For the past several years, Grigory Yavlinsky has been the leader of Russia's reformist, pro-democracy and anti-Kremlin opposition. In this Sunday's election, his political future may be at stake: polls show voter support for him this year to be only around 5 percent. RFE/RL correspondent Sophie Lambroschini profiles Yavlinsky.
Moscow, 21 March 2000 (RFE/RL) -- "Our eternal alternative." That's how one Russian newspaper ironically describes Grigory Yavlinsky for his principled, anti-Kremlin position.
But Yavlinsky's political influence is waning as his electorate slowly shrinks. He is criticized for being a know-it-all theorist -- a man of words, but not of deeds. Also some analysts -- and Yavlinsky himself -- attribute his flagging support to his statements late last year opposing the popular war in Chechnya.

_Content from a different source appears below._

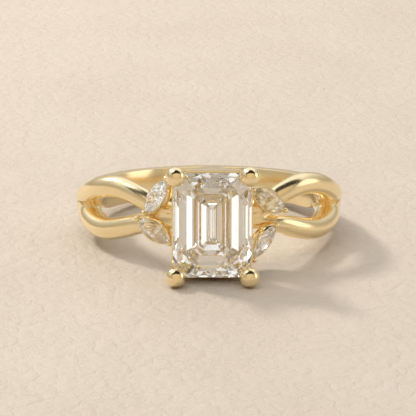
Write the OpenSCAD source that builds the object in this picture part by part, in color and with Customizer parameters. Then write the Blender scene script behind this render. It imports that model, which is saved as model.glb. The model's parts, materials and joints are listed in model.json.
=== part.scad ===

Speaking to RFE/RL recently, Yavlinsky implied that the presidential election could be politically fatal to him, and to Russia's democratic wing as a whole:
"Today it is indispensable for us to determine the scale of support [we have]. Considering the fate of my party and my future as a Russian politician, that question will have to be discussed after [the election on] March 26."
The evident fall in support for Yavlinsky may explain why he is campaigning more actively on television than he has in the past. An economist by training, Yavlinsky is apparently seeking to change his image of a slightly superior intellectual. On a TV culinary show recently, he was shown cooking Russian dumplings and drinking ample quantities of vodka.
Yavlinsky -- who came in third in the presidential election four years ago, with more than 7 percent of the vote -- is hoping this time to beat Communist candidate Gennady Zyuganov and confront the favorite, acting President Vladimir Putin, in a runoff:
"My main opponent is Putin, because personally I don't see any difference between Putin and Zyuganov. The stages in the battle against Putin are the following: first, I have to beat Zyuganov, and then Putin, because Zyuganov is openly communist and Putin is a closet communist. That's the only difference between them. We have to pose a democratic alternative to the indestructible alliance between Putin and Zyuganov."
Yavlinsky's election platform is quite similar to that of his party, Yabloko, in December's parliamentary election. He favors an anti-monopolistic, social-oriented economy, urges a transition from a conscript-based to a professional army, and argues that Russia's problems are rooted in the Soviet mentality of its current leaders.
"It is indispensable for me to demonstrate how many people in Russia do n-o-t consent to Soviet government methods, do n-o-t agree with the country's militarization, and don't want a spurious [state] policy."
Yavlinsky remains the only major Russian politician to categorically oppose the war in Chechnya. He says that Russia needs a p-o-l-i-c-y in the Caucasus, not a w-a-r, and his peace plan includes negotiating with Chechen President Aslan Maskhadov. Yavlinsky stresses that there can be n-o peace in Chechnya as long as the Russians are turning the locals against them.